What Port 26 Does
Port 26 does nothing, officially. IANA has never assigned a service to it. No RFC defines it. No standards body governs it.
And yet, port 26 carries email.
Not because anyone designed it to, but because port 25 became a problem, and port 26 was right there. One door down. Unoccupied.
The Well-Known Range
Port 26 sits within the well-known port range (0 through 1023), the addresses reserved by the Internet Assigned Numbers Authority for established protocols and services.1 Getting a port in this range is like getting a street address on Main Street. It is supposed to mean something.
Port 26 got the address but never got a tenant. It has been sitting empty in the directory since the port numbering system was formalized.
How Port 26 Became an Email Port
The story of port 26 is really the story of port 25.
Port 25 is SMTP, the Simple Mail Transfer Protocol, the backbone of email since 1982. Every email server on the Internet speaks SMTP on port 25. That's the standard. That's what the RFCs say.2
The problem is that spammers also love port 25. If you can reach port 25 on a mail server, you can try to relay messages through it. By the early 2000s, the spam problem had grown so severe that Internet Service Providers started doing something drastic: they blocked outbound connections on port 25 entirely.3 If you were on a residential or small business connection, your machine simply could not reach port 25 on any external server.
This stopped the spammers. It also stopped legitimate users from sending email through their own mail servers.
Hosting providers, particularly those running cPanel and WHM, needed a workaround. They needed a port that was close to 25 (easy to remember, easy to explain in support tickets), that wasn't blocked by ISPs, and that wasn't already in use.
Port 26 fit perfectly. It was unassigned, unblocked, and one digit away from the port it was substituting for.
The pattern became common enough that major hosting providers like Bluehost and many others documented it in their knowledge bases: "If you can't send email, change your SMTP port from 25 to 26."4
Proxmox Mail Gateway
Port 26 found its most formal unofficial adoption in Proxmox Mail Gateway, an open-source email security solution. Proxmox uses port 26 as its default internal port, the port where your internal mail server sends outgoing messages to the gateway for filtering and relay.5
The design is elegant in its simplicity: port 25 faces the outside world (receiving incoming email from the Internet), while port 26 faces inward (receiving outgoing email from your own servers). Two ports, one number apart, forming a clear boundary between inside and outside.
The Mirai Connection
In 2019, the SANS Internet Storm Center noticed something unusual: port 26 had climbed to the fifth most scanned port on the Internet.6 This was unexpected for an unassigned port.
Investigation revealed the source: Mirai botnet variants were scanning port 26 looking for IoT devices running Telnet or SSH on non-standard ports. The botnet's signature was unmistakable. Mirai uses a technique where the TCP Initial Sequence Number is set to the destination IP address, a fingerprint as distinctive as a calling card left at the scene.6
Device manufacturers had moved their management interfaces to port 26 thinking obscurity would provide security. The botnets followed them there.

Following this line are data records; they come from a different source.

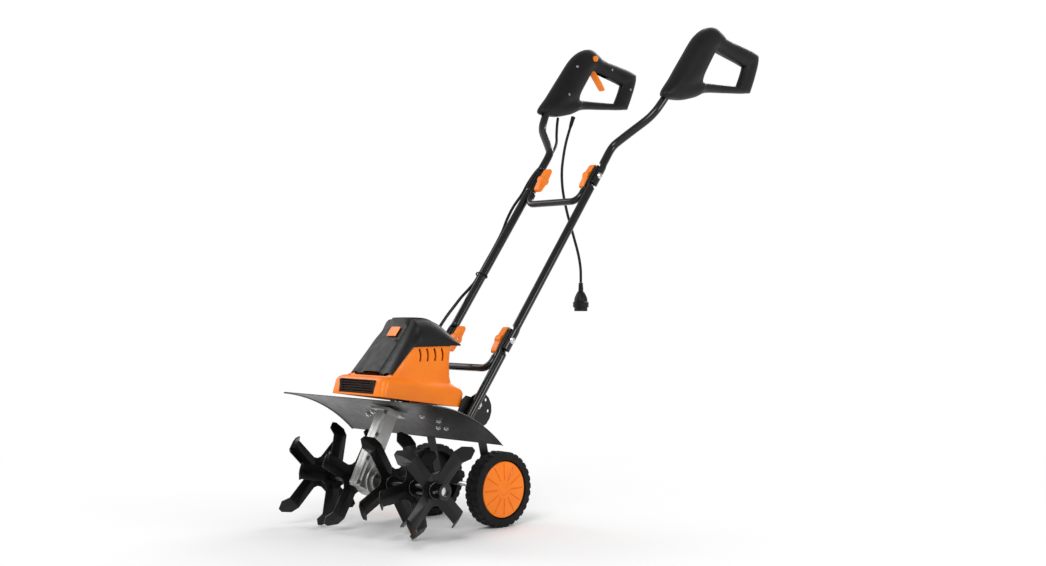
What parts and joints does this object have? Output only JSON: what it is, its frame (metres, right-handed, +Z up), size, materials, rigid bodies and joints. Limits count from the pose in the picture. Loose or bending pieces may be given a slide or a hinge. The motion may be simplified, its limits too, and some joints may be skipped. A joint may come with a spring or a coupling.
{
  "type": "electric garden tiller",
  "caption": "Corded electric tiller with star tines under an arched guard, a slanted motor housing, rear wheels and a folding handle with D-grips.",
  "frame": {"origin": "centre of the bounding box at ground level, cord left out", "axes": "+Z up, -Y forward past the tines, +X to the operator's left"},
  "size_m": [0.502, 1.158, 1.14],
  "materials": {
    "orange_plastic": "satin moulded plastic",
    "black_plastic": "fine spark texture",
    "black_enamel": "gloss enamel",
    "black_powder": "satin powder coat",
    "cast_aluminium": "as cast",
    "bright_steel": "zinc plated",
    "dark_steel": "laminated, oiled",
    "copper": "enamelled winding",
    "bronze": "cut bronze",
    "tyre": "matte",
    "cord_jacket": "matte jacket"
  },
  "bodies": {
    "chassis": {"guard": "black_powder", "housing": "orange_plastic", "top_cover": "black_plastic", "front_grille": "black_plastic", "motor_stator": "dark_steel", "motor_end_bracket": "black_plastic", "gearbox_left": "cast_aluminium", "gearbox_right": "cast_aluminium", "tine_bearing_left": "bright_steel", "tine_bearing_right": "bright_steel", "handle_bracket_left": "black_powder", "handle_bracket_right": "black_powder", "wheel_pivot_rod": "bright_steel", "lower_tube_left": "black_enamel", "lower_tube_right": "black_enamel", "lower_crossbar": "black_enamel", "bolt_lower_left": "bright_steel", "bolt_lower_right": "bright_steel", "motor_cable_lower": "cord_jacket"},
    "rotor": {"worm_shaft": "dark_steel", "armature": "copper", "cooling_fan": "black_plastic"},
    "tine_rotor": {"tine_shaft": "bright_steel", "worm_wheel": "bronze", "hub_tube_left": "black_enamel", "hub_tube_right": "black_enamel", "tine_inner_left": "black_enamel", "tine_inner_right": "black_enamel", "tine_middle_left": "black_enamel", "tine_middle_right": "black_enamel", "tine_outer_left": "black_enamel", "tine_outer_right": "black_enamel"},
    "wheel_carrier": {"wheel_bracket": "black_powder", "axle": "bright_steel"},
    "wheel_left": {"tyre_left": "tyre", "wheel_cap_left": "orange_plastic"},
    "wheel_right": {"tyre_right": "tyre", "wheel_cap_right": "orange_plastic"},
    "mid_handle": {"mid_tube_left": "black_enamel", "mid_tube_right": "black_enamel", "upper_crossbar": "black_enamel", "bolt_upper_left": "bright_steel", "bolt_upper_right": "bright_steel", "motor_cable_upper": "cord_jacket"},
    "upper_handle_left": {"upper_tube_left": "black_enamel", "handle_inner_left": "black_plastic", "handle_outer_left": "black_plastic"},
    "upper_handle_right": {"upper_tube_right": "black_enamel", "handle_inner_right": "black_plastic", "handle_outer_right": "black_plastic", "switch_body": "black_plastic", "cord_gland": "black_plastic", "supply_cord": "cord_jacket", "plug": "black_plastic"},
    "trigger": {"trigger_lever": "orange_plastic"},
    "lock_off": {"lock_button": "orange_plastic"},
    "knob_lower_left": {"knob_lower_left": "orange_plastic"},
    "knob_lower_right": {"knob_lower_right": "orange_plastic"},
    "knob_upper_left": {"knob_upper_left": "orange_plastic"},
    "knob_upper_right": {"knob_upper_right": "orange_plastic"}
  },
  "joints": [
    {"name": "tine_spin", "type": "hinge", "parent": "chassis", "child": "tine_rotor", "pos_m": [0, -0.469, 0.1103], "axis": [1, 0, 0], "continuous": true},
    {"name": "motor_spin", "type": "hinge", "parent": "chassis", "child": "rotor", "pos_m": [0, -0.499, 0.11], "axis": [0, 0.4462, 0.8949], "continuous": true},
    {"name": "wheel_height", "type": "hinge", "parent": "chassis", "child": "wheel_carrier", "pos_m": [0, -0.261, 0.261], "axis": [1, 0, 0], "range_deg": [0, 60]},
    {"name": "fold_mid", "type": "hinge", "parent": "chassis", "child": "mid_handle", "pos_m": [0, -0.17817, 0.396], "axis": [1, 0, 0], "range_deg": [0, 118], "deforming": ["motor_cable_lower"]},
    {"name": "wheel_spin_left", "type": "hinge", "parent": "wheel_carrier", "child": "wheel_left", "pos_m": [0.111, -0.219, 0.0803], "axis": [1, 0, 0], "continuous": true},
    {"name": "fold_upper_left", "type": "hinge", "parent": "mid_handle", "child": "upper_handle_left", "pos_m": [0.102, 0.09934, 0.77], "axis": [1, 0, 0], "range_deg": [-140, 0]},
    {"name": "knob_spin_lower_left", "type": "hinge", "parent": "chassis", "child": "knob_lower_left", "pos_m": [0.0828, -0.17817, 0.396], "axis": [1, 0, 0], "continuous": true},
    {"name": "knob_spin_upper_left", "type": "hinge", "parent": "mid_handle", "child": "knob_upper_left", "pos_m": [0.0828, 0.09934, 0.77], "axis": [1, 0, 0], "continuous": true},
    {"name": "wheel_spin_right", "type": "hinge", "parent": "wheel_carrier", "child": "wheel_right", "pos_m": [-0.111, -0.219, 0.0803], "axis": [1, 0, 0], "continuous": true},
    {"name": "fold_upper_right", "type": "hinge", "parent": "mid_handle", "child": "upper_handle_right", "pos_m": [-0.102, 0.09934, 0.77], "axis": [1, 0, 0], "range_deg": [-140, 0], "deforming": ["motor_cable_upper"]},
    {"name": "knob_spin_lower_right", "type": "hinge", "parent": "chassis", "child": "knob_lower_right", "pos_m": [-0.0828, -0.17817, 0.396], "axis": [1, 0, 0], "continuous": true},
    {"name": "knob_spin_upper_right", "type": "hinge", "parent": "mid_handle", "child": "knob_upper_right", "pos_m": [-0.0828, 0.09934, 0.77], "axis": [1, 0, 0], "continuous": true},
    {"name": "trigger_pull", "type": "hinge", "parent": "upper_handle_right", "child": "trigger", "pos_m": [-0.203, 0.4, 1.092], "axis": [1, 0, 0], "range_deg": [0, 18], "stiffness_Nm_per_rad": 0.8, "springref_deg": -17.19},
    {"name": "lock_off_press", "type": "slide", "parent": "upper_handle_right", "child": "lock_off", "axis": [-1, 0, 0], "range_m": [0, 0.004], "stiffness_N_per_m": 400, "springref_m": -0.003}
  ],
  "couplings": [
    {"joint": "motor_spin", "follows": "tine_spin", "ratio": 20}
  ]
}
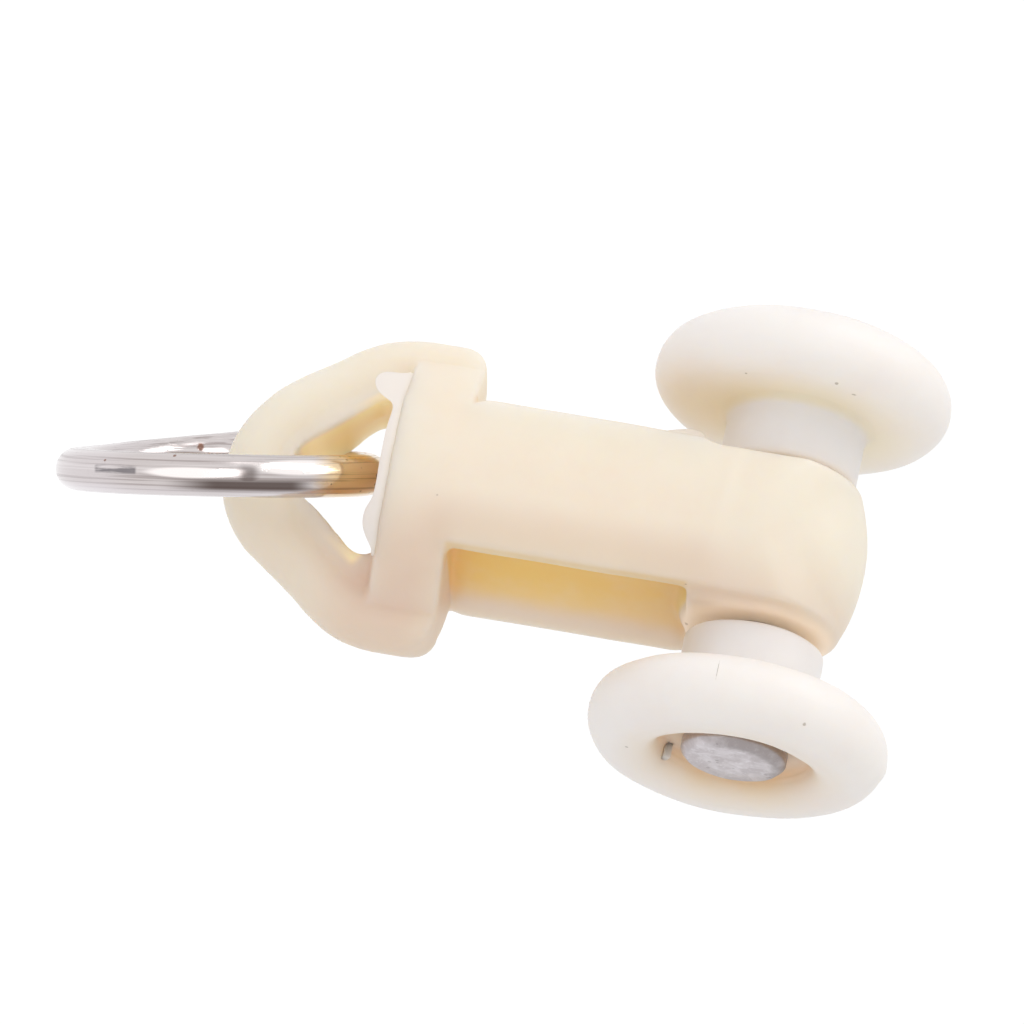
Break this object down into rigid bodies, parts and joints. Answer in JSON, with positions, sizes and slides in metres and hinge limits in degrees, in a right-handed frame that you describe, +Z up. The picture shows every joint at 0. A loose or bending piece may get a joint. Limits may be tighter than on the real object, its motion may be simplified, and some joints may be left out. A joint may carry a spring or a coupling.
{
  "type": "curtain glider",
  "caption": "Curtain glider: moulded plastic body with nylon wheels on a riveted axle, and a wire ring in its eye that a curtain hook hangs from.",
  "frame": {"origin": "on the axle's line, in the middle of the body: the point that runs along the track", "axes": "X is the wheels' axle, Y is the way the glider travels along the track, Z points up from the ring to the wheels, as it hangs in use"},
  "size_m": [0.0167, 0.0111, 0.032],
  "materials": {
    "ivory_plastic": "satin",
    "white_nylon": "satin",
    "zinc_steel": "mottled zinc plating",
    "nickel_wire": "drawn wire, nickel plated, worn, with small rust spots"
  },
  "bodies": {
    "body": {"glider_body": "ivory_plastic", "axle_rivet": "zinc_steel"},
    "left_wheel": {"wheel_left": "white_nylon"},
    "right_wheel": {"wheel_right": "white_nylon"},
    "ring": {"wire_ring": "nickel_wire"}
  },
  "joints": [
    {"name": "left_wheel_spin", "type": "hinge", "parent": "body", "child": "left_wheel", "pos_m": [0, 0, 0], "axis": [1, 0, 0], "continuous": true},
    {"name": "right_wheel_spin", "type": "hinge", "parent": "body", "child": "right_wheel", "pos_m": [0, 0, 0], "axis": [1, 0, 0], "continuous": true},
    {"name": "ring_swing", "type": "hinge", "parent": "body", "child": "ring", "pos_m": [0, 0, -0.01912], "axis": [1, 0, 0], "range_deg": [-30, 45]}
  ]
}
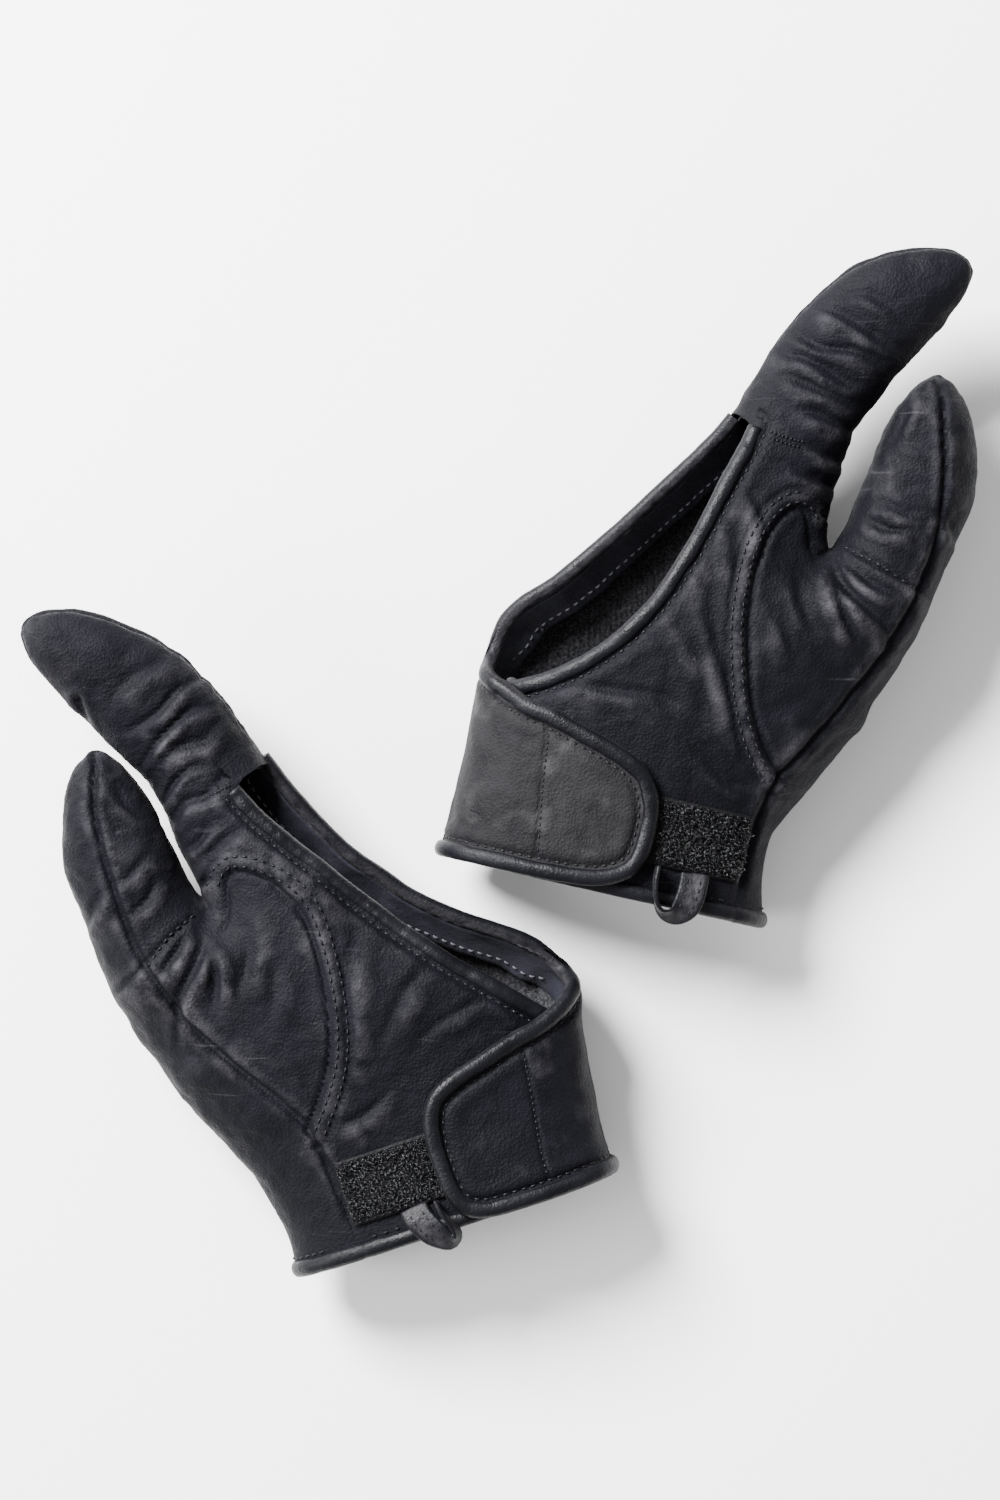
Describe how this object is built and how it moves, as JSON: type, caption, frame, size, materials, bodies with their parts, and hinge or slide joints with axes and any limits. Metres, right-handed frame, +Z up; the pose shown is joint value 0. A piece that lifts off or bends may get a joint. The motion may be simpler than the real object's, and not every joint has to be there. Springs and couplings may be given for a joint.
{
  "type": "pair of partly fingerless gloves",
  "caption": "Pair of black leather gloves that cover the thumb and index finger, with a bound opening for the other fingers and a wrist tab.",
  "frame": {"origin": "on the surface that the gloves lie on, under the middle of the pair's bounding box", "axes": "+Z up, out of the palms; +Y towards the fingertips; +X to the right glove's side"},
  "size_m": [0.2935, 0.3178, 0.0522],
  "materials": {
    "leather": "matte black nubuck",
    "thumb_leather": "matte black nubuck, a little worn",
    "binding_leather": "smooth satin black leather",
    "facing_leather": "smooth matte black leather",
    "lining": "brushed black knit",
    "loop_tape": "glossy looped pile",
    "hook_tape": "glossy moulded hooks",
    "thread": "waxed polyester thread"
  },
  "bodies": {
    "left_glove": {"left_palm_panel": "leather", "left_back_panel": "leather", "left_thumb_gusset": "thumb_leather", "left_palm_lining": "lining", "left_back_lining": "lining", "left_edge_facing": "facing_leather", "left_palm_edge_binding": "binding_leather", "left_back_edge_binding": "binding_leather", "left_palm_hem_binding": "binding_leather", "left_back_hem_binding": "binding_leather", "left_loop_patch": "loop_tape", "left_thumb_seam_thread": "thread", "left_thumb_cross_thread": "thread", "left_palm_edge_thread": "thread", "left_back_edge_thread": "thread", "left_hem_thread": "thread", "left_patch_thread": "thread"},
    "left_thumb": {"left_thumb_front": "thumb_leather", "left_thumb_back": "thumb_leather", "left_thumb_lining": "lining"},
    "left_index": {"left_index_front": "leather", "left_index_back": "leather", "left_index_lining": "lining"},
    "left_tab": {"left_tab_panel": "leather", "left_tab_binding": "binding_leather", "left_hook_patch": "hook_tape", "left_tab_thread": "thread"},
    "left_pull_loop": {"left_pull_loop": "binding_leather"},
    "right_glove": {"right_palm_panel": "leather", "right_back_panel": "leather", "right_thumb_gusset": "thumb_leather", "right_palm_lining": "lining", "right_back_lining": "lining", "right_edge_facing": "facing_leather", "right_palm_edge_binding": "binding_leather", "right_back_edge_binding": "binding_leather", "right_palm_hem_binding": "binding_leather", "right_back_hem_binding": "binding_leather", "right_loop_patch": "loop_tape", "right_thumb_seam_thread": "thread", "right_thumb_cross_thread": "thread", "right_palm_edge_thread": "thread", "right_back_edge_thread": "thread", "right_hem_thread": "thread", "right_patch_thread": "thread"},
    "right_thumb": {"right_thumb_front": "thumb_leather", "right_thumb_back": "thumb_leather", "right_thumb_lining": "lining"},
    "right_index": {"right_index_front": "leather", "right_index_back": "leather", "right_index_lining": "lining"},
    "right_tab": {"right_tab_panel": "leather", "right_tab_binding": "binding_leather", "right_hook_patch": "hook_tape", "right_tab_thread": "thread"},
    "right_pull_loop": {"right_pull_loop": "binding_leather"}
  },
  "joints": [
    {"name": "left_tab_hinge", "type": "hinge", "parent": "left_glove", "child": "left_tab", "pos_m": [0.01236, -0.10625, 0.045], "axis": [-0.1841, 0.9828, 0.0176], "range_deg": [0, 140]},
    {"name": "left_pull_loop_hinge", "type": "hinge", "parent": "left_glove", "child": "left_pull_loop", "pos_m": [-0.02427, -0.13669, 0.04619], "axis": [-0.9483, -0.3173, 0], "range_deg": [0, 70]},
    {"name": "left_index_flex", "type": "hinge", "parent": "left_glove", "child": "left_index", "pos_m": [-0.08673, -0.00548, 0.03252], "axis": [0.8869, 0.4619, 0], "range_deg": [0, 30]},
    {"name": "left_thumb_flex", "type": "hinge", "parent": "left_glove", "child": "left_thumb", "pos_m": [-0.10652, -0.05507, 0.02891], "axis": [0.8677, 0.4971, 0], "range_deg": [0, 15]},
    {"name": "right_tab_hinge", "type": "hinge", "parent": "right_glove", "child": "right_tab", "pos_m": [0.01187, -0.00786, 0.04733], "axis": [-0.0811, -0.9966, -0.011], "range_deg": [0, 140]},
    {"name": "right_pull_loop_hinge", "type": "hinge", "parent": "right_glove", "child": "right_pull_loop", "pos_m": [0.05526, -0.03481, 0.04523], "axis": [-0.9755, 0.2198, 0], "range_deg": [0, 70]},
    {"name": "right_index_flex", "type": "hinge", "parent": "right_glove", "child": "right_index", "pos_m": [0.08829, 0.10151, 0.03253], "axis": [0.9539, -0.3001, 0], "range_deg": [0, 30]},
    {"name": "right_thumb_flex", "type": "hinge", "parent": "right_glove", "child": "right_thumb", "pos_m": [0.11805, 0.06072, 0.02913], "axis": [0.9196, -0.3929, 0], "range_deg": [0, 15]},
    {"name": "right_glove_lift", "type": "slide", "parent": "left_glove", "child": "right_glove", "axis": [0, 0, 1], "range_m": [0, 0.2]}
  ]
}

The Right Way to Send Email Today
Port 26 was always a workaround, not a solution. The Internet Engineering Task Force defined the proper architecture years ago:
- Port 25: Server-to-server SMTP relay2
- Port 587: Authenticated email submission from clients7
- Port 465: Implicit TLS submission (reinstated by RFC 8314)8
Port 587 with STARTTLS is what your email client should be using. Port 26 is the duct tape that held things together while the industry sorted itself out.
Checking What's Listening on Port 26
To see if anything on your system is using port 26:
If something is listening on port 26 and you didn't put it there, investigate. It could be a mail gateway, a legacy hosting configuration, or something that shouldn't be there at all.
Why Unassigned Ports Matter
There are 1,024 well-known ports. Not all of them have assignments. These gaps aren't wasted space. They're the Internet's reserve capacity, addresses available when the unexpected happens.
Port 26 proves the value of that reserve. When a critical service (email) ran into a real-world problem (ISP blocking), having an unassigned neighbor meant there was room to maneuver without breaking anything. No committee had to meet. No RFC had to be drafted. Sysadmins just moved one door down and kept the mail flowing.
That's the pragmatism of infrastructure. Standards matter. But so does having space to improvise when standards collide with reality.